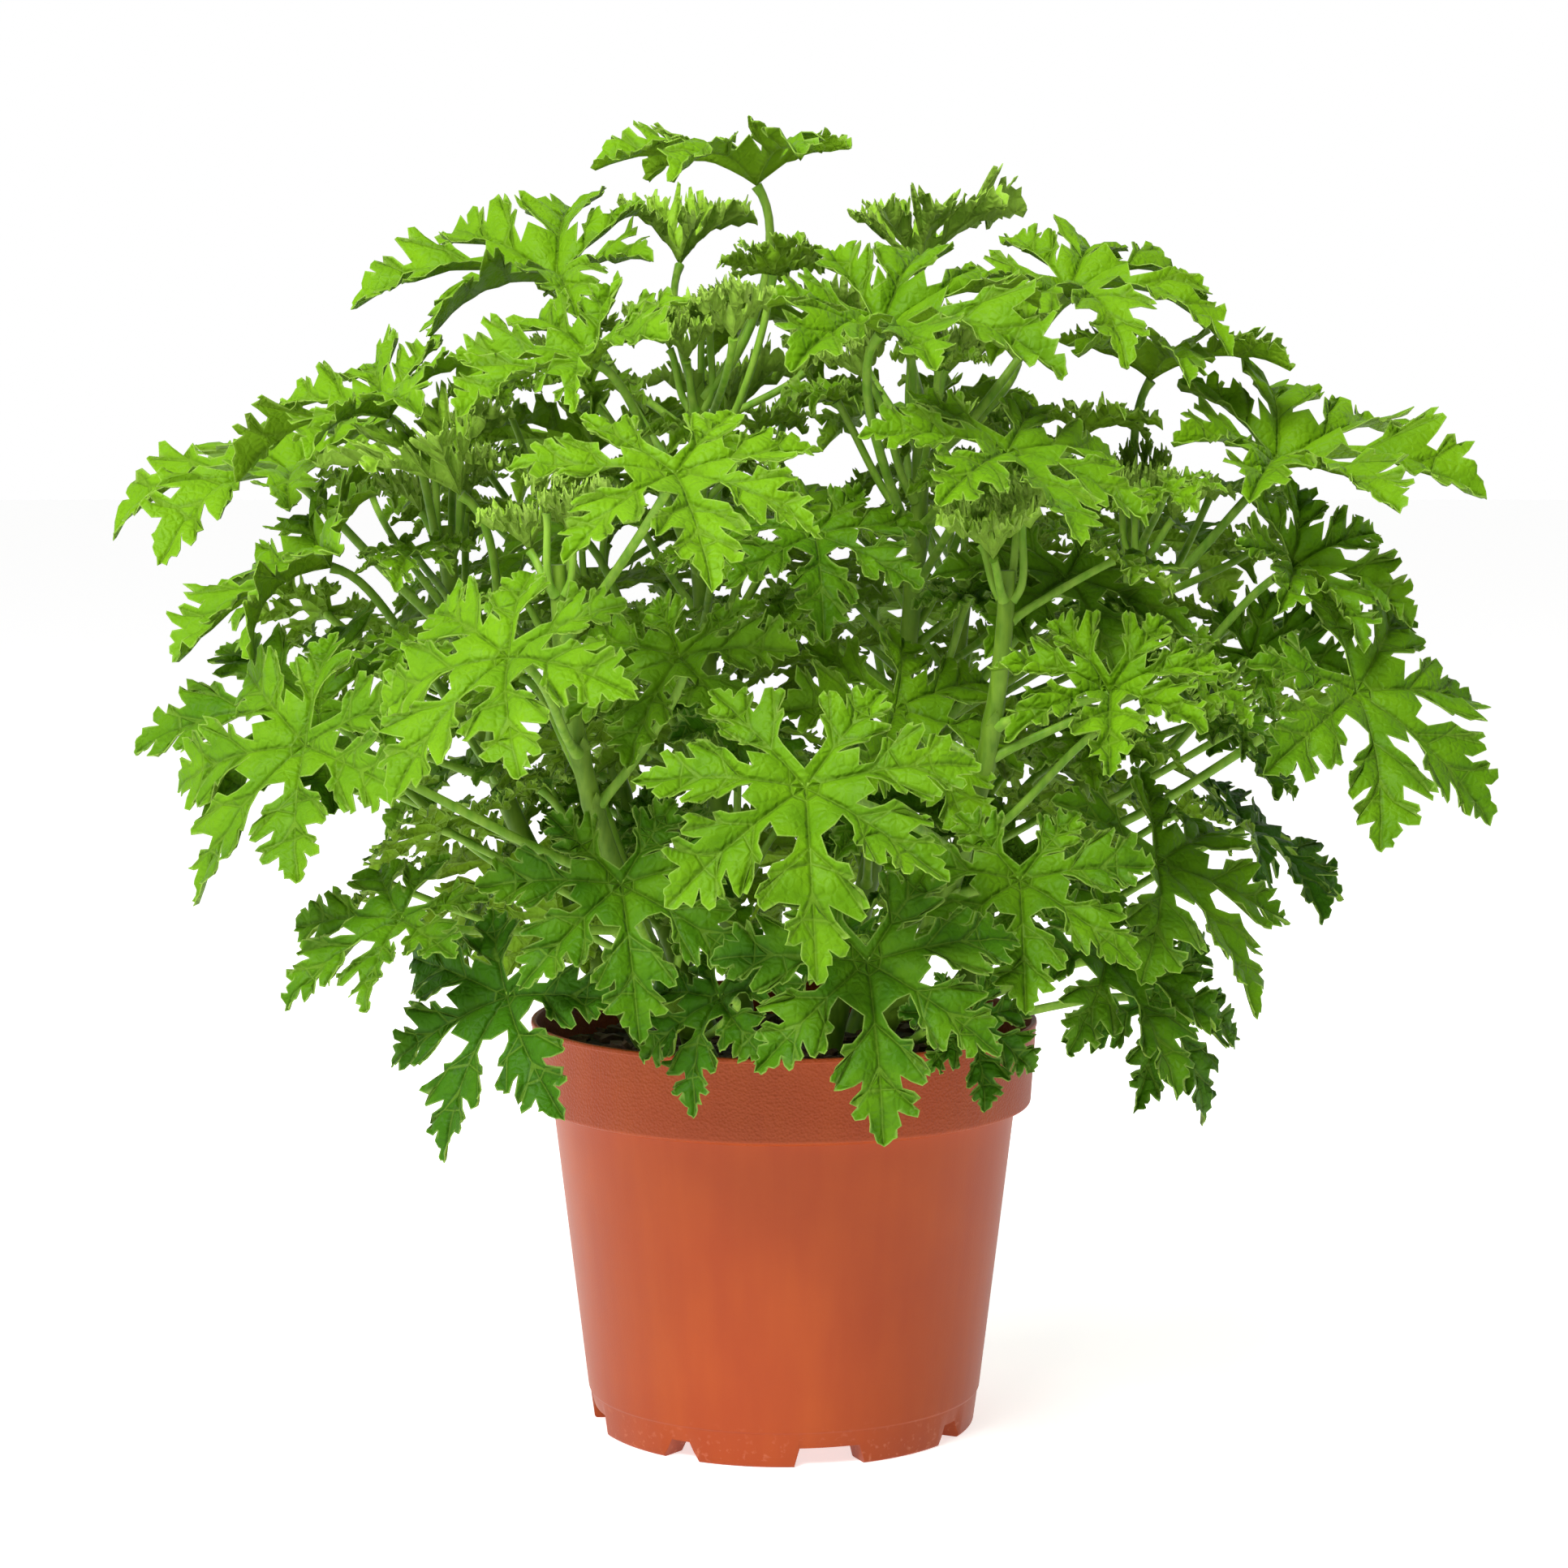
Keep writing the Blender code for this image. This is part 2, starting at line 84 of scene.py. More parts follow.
def linear(hex_colour):
    """A linear colour from an sRGB hex value."""
    channels = [int(hex_colour[place:place + 2], 16) / 255 for place in (1, 3, 5)]
    bright = [c / 12.92 if c <= 0.04045 else ((c + 0.055) / 1.055) ** 2.4 for c in channels]
    return (*bright, 1.0)


def node(tree, kind, settings=None, links=None, **values):
    """Adds a shader node: its settings, its socket values by name, and links into its sockets."""
    made = tree.nodes.new("ShaderNode" + kind)
    for name, value in (settings or {}).items():
        setattr(made, name, value)
    for name, value in values.items():
        made.inputs[name.replace("_", " ")].default_value = value
    for socket, source in (links or {}).items():
        tree.links.new(source, made.inputs[socket])
    return made


def new_material(name):
    """An empty node material and its output."""
    material = bpy.data.materials.new(name)
    material.use_nodes = True
    material.node_tree.nodes.clear()
    return material, material.node_tree, material.node_tree.nodes.new("ShaderNodeOutputMaterial")


def mesh_object(name, points, faces, materials, face_slots=None, sharp_angle=40):
    """Links a smooth-shaded mesh object."""
    mesh = bpy.data.meshes.new(name)
    mesh.from_pydata([tuple(point) for point in points], [], [tuple(face) for face in faces])
    for material in materials:
        mesh.materials.append(material)
    if face_slots is not None:
        mesh.polygons.foreach_set("material_index", np.asarray(face_slots, dtype=np.int32))
    mesh.shade_smooth()
    mesh.set_sharp_from_angle(angle=math.radians(sharp_angle))
    mesh.update()
    made = bpy.data.objects.new(name, mesh)
    bpy.context.scene.collection.objects.link(made)
    return made


def rounded(corners, radius, steps=4):
    """A section line with each inner corner rounded off."""
    line = [Vector(corners[0])]
    for before, corner, after in zip(corners, corners[1:], corners[2:]):
        corner = Vector(corner)
        back = Vector(before) - corner
        ahead = Vector(after) - corner
        trim = min(radius, 0.45 * back.length, 0.45 * ahead.length)
        start = corner + back.normalized() * trim
        end = corner + ahead.normalized() * trim
        for step in range(steps + 1):
            share = step / steps
            line.append(start.lerp(corner, share).lerp(corner.lerp(end, share), share))
    line.append(Vector(corners[-1]))
    return line


def pot_section():
    """The pot's section from the middle of its underside, round its rim, to the middle of its floor."""
    seam = 12 * MM
    at_seam = BASE_RADIUS + (BODY_TOP_RADIUS - BASE_RADIUS) * seam / BAND_BOTTOM
    outside = rounded([
        (0, FLOOR_UNDERSIDE),
        (FOOT_INNER_RADIUS, FLOOR_UNDERSIDE),
        (FOOT_INNER_RADIUS + 0.4 * MM, 0),
        (BASE_RADIUS - 0.3 * MM, 0),
        (at_seam - 0.25 * MM, seam - 0.6 * MM),
        (at_seam + 0.25 * MM, seam),
        (BODY_TOP_RADIUS, BAND_BOTTOM),
        (RIM_RADIUS - 2.0 * MM, BAND_BOTTOM + 0.2 * MM),
        (RIM_RADIUS - 0.3 * MM, RIM_TOP - 1.6 * MM),
        (RIM_RADIUS, RIM_TOP - 1.3 * MM),
        (RIM_RADIUS - 0.1 * MM, RIM_TOP),
        (RIM_RADIUS - WALL, RIM_TOP),
        (RIM_RADIUS - 2.0 * MM - WALL, BAND_BOTTOM + 1.0 * MM),
        (BODY_TOP_RADIUS - WALL, BAND_BOTTOM - 2.0 * MM),
        (BASE_RADIUS - WALL + 1.0 * MM, FLOOR_TOP),
        (0, FLOOR_TOP),
    ], 1.1 * MM)
    line = [outside[0]]
    for point in outside[1:]:
        steps = max(1, int((point - line[-1]).length / (6 * MM)))
        start = line[-1]
        line += [start.lerp(point, (step + 1) / steps) for step in range(steps)]
    return line


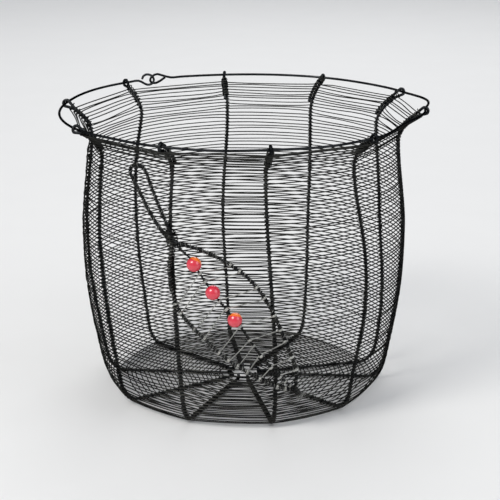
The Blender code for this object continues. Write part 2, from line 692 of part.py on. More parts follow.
def main():
    clear_scene()
    black = material("black_wire", (0.022, 0.023, 0.025), 0.5, 0.8)
    thin = material("thin_black_wire", (0.03, 0.031, 0.033), 0.5, 0.8)
    bright = material("bright_wire", (0.35, 0.34, 0.32), 0.4, 0.9)
    pearl = material("red_bead", (0.62, 0.02, 0.07), 0.25, 0.0)

    rib_section = section(RIB, SIX_SIDES)
    rim_section = section(RIM, SIX_SIDES)
    ring_section = section(RING, SIX_SIDES)
    leaf_section = section(LEAF, SIX_SIDES)
    midrib_section = section(MIDRIB, SIX_SIDES)
    weave_section = section(WEAVE, THREE_SIDES)
    vein_section = section(VEIN, THREE_SIDES)
    tie_section = section(TIE, FOUR_SIDES)

    wall = Wall()
    make_rim(wall, rim_section, black)
    for number in range(len(RIB_TURN_SHARES)):
        wire(f"rib_{number + 1:02d}", rib_points(wall, number), rib_section, black)
    make_ring(ring_section, black)
    make_weave(wall, weave_section, thin)

    right = edge_points(RIGHT_EDGE_SHARES, LEAF_RIGHT_WIDTH, 1)
    left = edge_points(LEFT_EDGE_SHARES, LEAF_LEFT_WIDTH, -1)
    outline = outline_points(wall, left, right)
    midrib = midrib_points(wall)
    right_veins = vein_points(wall, RIGHT_VEIN_SHARES, right, 1)
    left_veins = vein_points(wall, LEFT_VEIN_SHARES, left, -1)
    wire("leaf_outline", outline, leaf_section, black)
    wire("leaf_midrib", midrib, midrib_section, black)
    wire("leaf_veins_right", right_veins, vein_section, bright)
    wire("leaf_veins_left", left_veins, vein_section, bright)
    for i, (centre, axis) in enumerate(bead_frames(wall)):
        make_bead(f"bead_{i + 1}", centre, axis, pearl)

    binding = tip_binding_points(wall)
    wire("leaf_tip_binding", binding, tie_section, thin)
    wires = ((outline, LEAF), (midrib, MIDRIB), (right_veins, VEIN), (left_veins, VEIN), (binding, TIE))
    right_tie = crossing_height(wall, leaf_edge_in_space(wall, right), 0)
    left_tie = crossing_height(wall, leaf_edge_in_space(wall, left)[::-1], 9)
    make_tie(wall, "leaf_tie_neck", 9, LEAF_NECK_HEIGHT + NECK_TIE_RISE, wires, tie_section, thin)
    make_tie(wall, "leaf_tie_right", 0, right_tie, wires, tie_section, thin)
    make_tie(wall, "leaf_tie_left", 9, left_tie, wires, tie_section, thin)


main()
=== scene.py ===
"""Looks of the woven wire onion basket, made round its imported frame.

Every wire is drawn by pushing a small ring along the wire's middle line. The thin weave wire takes a full turn
round each upright in every row. Lengths are in metres. The front is -Y, and azimuths are counted from the front
towards +X. A place on the wall is named by its azimuth and by how far along an upright it is, from the middle
of the base up to the rim.
"""

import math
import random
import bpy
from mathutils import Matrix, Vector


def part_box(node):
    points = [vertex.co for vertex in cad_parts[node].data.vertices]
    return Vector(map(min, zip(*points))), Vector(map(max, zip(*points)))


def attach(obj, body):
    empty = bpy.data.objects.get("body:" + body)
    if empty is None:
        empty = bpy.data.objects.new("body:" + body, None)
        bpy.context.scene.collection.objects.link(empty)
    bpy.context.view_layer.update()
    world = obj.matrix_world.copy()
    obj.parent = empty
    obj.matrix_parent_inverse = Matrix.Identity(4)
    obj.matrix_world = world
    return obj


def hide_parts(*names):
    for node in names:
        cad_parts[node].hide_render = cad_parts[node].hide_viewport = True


bl_info = {
    "name": "Wire Onion Basket",
    "version": (1, 0, 0),
    "blender": (4, 5, 0),
    "location": "3D View > Sidebar > Basket",
    "description": "Draws the wires, beads and finishes of a woven wire onion basket",
    "category": "Object",
}

from bisect import bisect
from typing import NamedTuple

import bmesh
import bpy
from mathutils import Euler, Matrix, Vector
from mathutils.geometry import interpolate_bezier

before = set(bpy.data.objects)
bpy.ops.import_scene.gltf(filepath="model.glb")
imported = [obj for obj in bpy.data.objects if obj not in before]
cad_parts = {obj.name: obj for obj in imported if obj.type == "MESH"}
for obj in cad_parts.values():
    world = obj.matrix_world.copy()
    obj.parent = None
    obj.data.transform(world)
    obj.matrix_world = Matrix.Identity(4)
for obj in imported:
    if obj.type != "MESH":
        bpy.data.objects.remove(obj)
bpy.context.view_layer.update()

# The basket's line, as the solids have it: to the middle of the upright wires.
RIM_RADIUS = 0.140
RIM_HEIGHT = 0.2175
NECK_RADIUS = 0.1175
NECK_HEIGHT = 0.193
BULGE_RADIUS = 0.1228
BULGE_HEIGHT = 0.128
CORNER_TOP_RADIUS = 0.1103
CORNER_TOP_HEIGHT = 0.0165
BASE_RADIUS = 0.0945
BASE_LEVEL = 0.00095
BASE_RING_RADIUS = 0.013
FLARE_ANGLE = math.radians(54)
CORNER_LEAN = math.radians(10)
WALL_PULL_SHARES = (0.34, 0.45, 0.28, 0.36)
RIB_TURN_SHARES = (0.0321, 0.1260, 0.2372, 0.2894, 0.4230, 0.5201, 0.6295, 0.7353, 0.8395, 0.9332)
RIB_TILT_SHARES = (-0.0113, -0.0086, 0.0012, 0.0317, -0.0012, -0.0026, 0.0006, 0.0028, -0.0135, -0.0049)
RIB_BOW_SHARES = (-0.0004, 0.0080, -0.0003, 0.0145, 0.0039, 0.0042, -0.0003, 0.0, 0.0055, 0.0030)
RIB_LEAN_SHARES = (0.0006, -0.0018, -0.0015, 0.0013, -0.0010, 0.0004, -0.0114, -0.0145, 0.0074, 0.0046)
RIM_REACH_SHARES = (-0.011, -0.016, -0.018, 0.006, 0.0, -0.007, 0.018, -0.010, -0.011, -0.014)
RIM_BOW_SHARES = (0.014, -0.055, 0.044, -0.007, 0.0, 0.0, 0.004, 0.0, -0.018, 0.011)
PROFILE_STEPS = 60

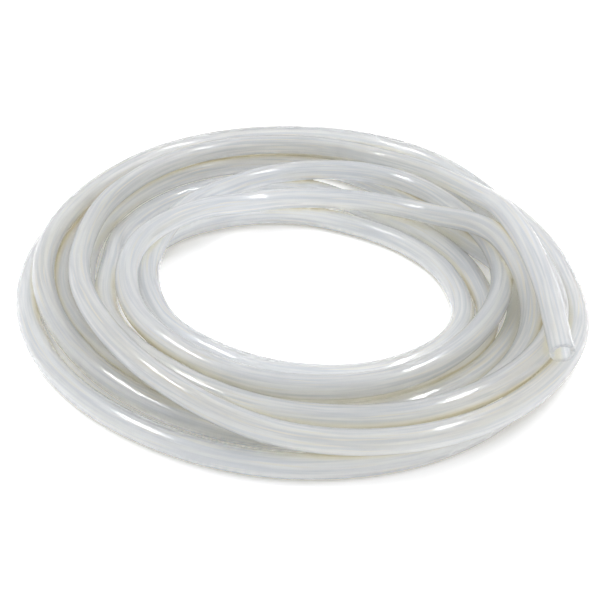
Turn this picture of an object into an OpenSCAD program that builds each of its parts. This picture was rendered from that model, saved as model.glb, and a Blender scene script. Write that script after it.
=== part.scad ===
// Silicone tubing coil
//
// One length of soft, translucent silicone tubing, wound by hand into a loose
// coil of about eight and a half turns and laid flat on a bench. Both ends are
// cut square and open, so the bore runs through the whole length. The coil's
// eye stays open.
//
// Millimetres. +Z is up and the bench is z = 0. The origin is on the bench
// under the middle of the coil. Angles along the tubing run anticlockwise seen
// from above, with 0 on the +X side, and go on past 360 for each further turn.

/* [Tubing] */
// Bore of the tubing
tube_bore = 6.4; // [4:0.1:10]
// Thickness of the tubing's wall
tube_wall = 1.6; // [0.8:0.1:2.4]

/* [Coil] */
// Clear width of the open eye inside the innermost turn
eye_width = 92; // [70:1:160]
// Air left between turns that lie against each other
turn_gap = 0.3; // [0.2:0.05:1]
// Straight length behind each square-cut end
end_length = 8; // [5:0.5:14]

/* [Hidden] */

tube_od = tube_bore + 2 * tube_wall;
pitch = tube_od + turn_gap;

// How the tubing is laid. Each row is one turn, and each number in it is the
// place of the tubing at one of twelve clock positions, 30 degrees apart.
// The rows follow on from each other, so the tubing is one unbroken run.
clock_start = -60;
clock_step = 30;

// Lane: how many tubings out from the eye's edge the tubing lies, 0 innermost.
LANES = [
    [10.5, 6.3, 4.0, 4.3, 5.1, 5.7, 5.7, 5.1, 4.5, 4.5, 5.2, 6.5],
    [ 7.3, 7.2, 6.7, 6.6, 7.0, 7.6, 7.7, 7.3, 6.9, 6.6, 6.5, 6.8],
    [ 6.9, 6.4, 5.7, 5.6, 6.0, 6.5, 6.7, 6.2, 5.5, 4.6, 4.1, 4.2],
    [ 4.5, 4.6, 4.3, 3.0, 3.9, 5.4, 5.7, 5.2, 4.5, 3.5, 3.0, 3.0],
    [ 3.4, 3.6, 2.6, 1.8, 1.6, 3.0, 4.1, 4.1, 3.2, 3.8, 4.3, 5.3],
    [ 6.2, 6.4, 5.4, 5.4, 6.3, 7.0, 7.2, 6.7, 6.2, 5.5, 5.2, 5.3],
    [ 5.6, 5.5, 3.7, 1.9, 0.7, 0.2, 0.1, 0.6, 2.0, 2.8, 3.1, 3.6],
    [ 3.9, 3.8, 3.6, 3.4, 3.5, 2.9, 2.0, 1.6, 1.6, 1.4, 1.3, 1.7],
    [ 2.3, 2.5, 1.5, 0.5, 0.0, 0.3, 1.0, 2.0, 2.6, 2.6, 2.6, 2.6]
];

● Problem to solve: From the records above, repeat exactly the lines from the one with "binding = tip_binding_points(wall)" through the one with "obj.parent = empty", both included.

● Solved exercise:
    binding = tip_binding_points(wall)
    wire("leaf_tip_binding", binding, tie_section, thin)
    wires = ((outline, LEAF), (midrib, MIDRIB), (right_veins, VEIN), (left_veins, VEIN), (binding, TIE))
    right_tie = crossing_height(wall, leaf_edge_in_space(wall, right), 0)
    left_tie = crossing_height(wall, leaf_edge_in_space(wall, left)[::-1], 9)
    make_tie(wall, "leaf_tie_neck", 9, LEAF_NECK_HEIGHT + NECK_TIE_RISE, wires, tie_section, thin)
    make_tie(wall, "leaf_tie_right", 0, right_tie, wires, tie_section, thin)
    make_tie(wall, "leaf_tie_left", 9, left_tie, wires, tie_section, thin)


main()
=== scene.py ===
"""Looks of the woven wire onion basket, made round its imported frame.

Every wire is drawn by pushing a small ring along the wire's middle line. The thin weave wire takes a full turn
round each upright in every row. Lengths are in metres. The front is -Y, and azimuths are counted from the front
towards +X. A place on the wall is named by its azimuth and by how far along an upright it is, from the middle
of the base up to the rim.
"""

import math
import random
import bpy
from mathutils import Matrix, Vector


def part_box(node):
    points = [vertex.co for vertex in cad_parts[node].data.vertices]
    return Vector(map(min, zip(*points))), Vector(map(max, zip(*points)))


def attach(obj, body):
    empty = bpy.data.objects.get("body:" + body)
    if empty is None:
        empty = bpy.data.objects.new("body:" + body, None)
        bpy.context.scene.collection.objects.link(empty)
    bpy.context.view_layer.update()
    world = obj.matrix_world.copy()
    obj.parent = empty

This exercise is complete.